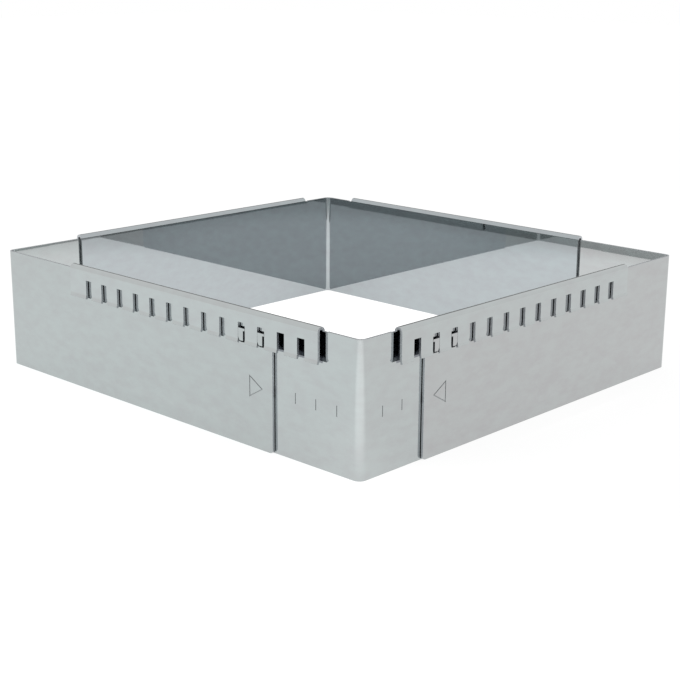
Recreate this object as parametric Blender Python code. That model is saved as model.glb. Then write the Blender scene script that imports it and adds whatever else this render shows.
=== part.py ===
"""Adjustable rectangular pastry frame, folded from four L-shaped corners of stainless sheet.

Two equal inner corners stand at opposite ends of one diagonal. The top of each of their wings is
folded outward and down into a hooked rail, whose lower lip is cut into a comb of open notches.
Two equal outer corners stand at the other two places. Their plain wings run up inside the rails,
and near each wing's end are two teeth, one notch apart, that line up with the notches.

The real teeth stand out level with the lip's outer face and lock in the notches, and the comb is
lifted over them to set another size. Here the wings slide straight along the rails, with no lift,
so each tooth stops short of the lip's inner face and doesn't lock. TOOTH_RISE holds that height.

Metres, +Z up. The origin is on the floor at the middle of the frame. Each corner is drawn in its
own frame, with the origin on the floor where its two outer faces would meet, and with its wings
along +X and +Y.
"""
import math

import bmesh
import bpy
from mathutils import Vector

# Sheet and clearances
SHEET = 0.001
SLIP_GAP = 0.00025

# Height of the outer corners above the floor, and how much higher the inner corners' plain top is
OUTER_WALL_HEIGHT = 0.0498
INNER_WALL_RISE = 0.0002

# Bends and rounded sheet corners
CORNER_RADIUS = 0.003
WING_END_RADIUS = 0.0015
CORNER_STEPS = 8
WING_END_STEPS = 4
HOOK_STEPS = 10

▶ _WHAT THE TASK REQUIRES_
Give the lines again, exactly as they stand, from the beginning of the data through the line with "of stainless sheet.".

▶ _PROBLEM SOLUTION_
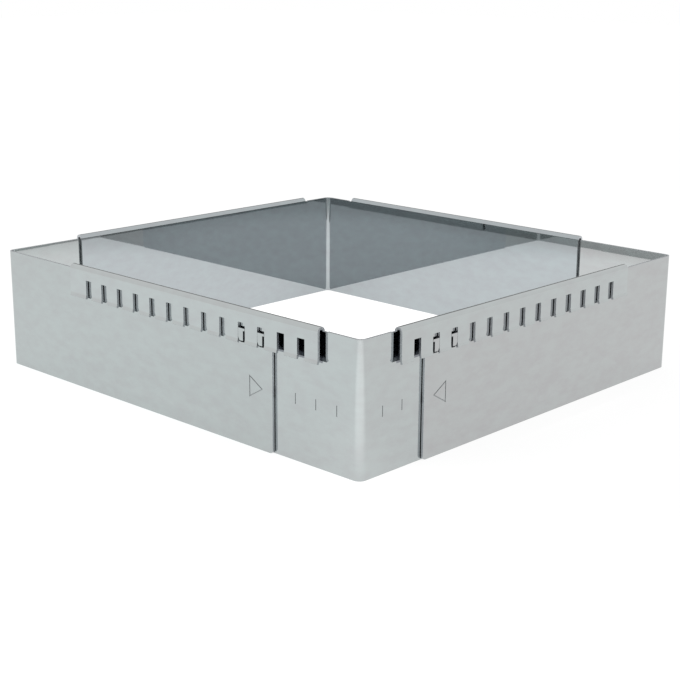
Recreate this object as parametric Blender Python code. That model is saved as model.glb. Then write the Blender scene script that imports it and adds whatever else this render shows.
=== part.py ===
"""Adjustable rectangular pastry frame, folded from four L-shaped corners of stainless sheet.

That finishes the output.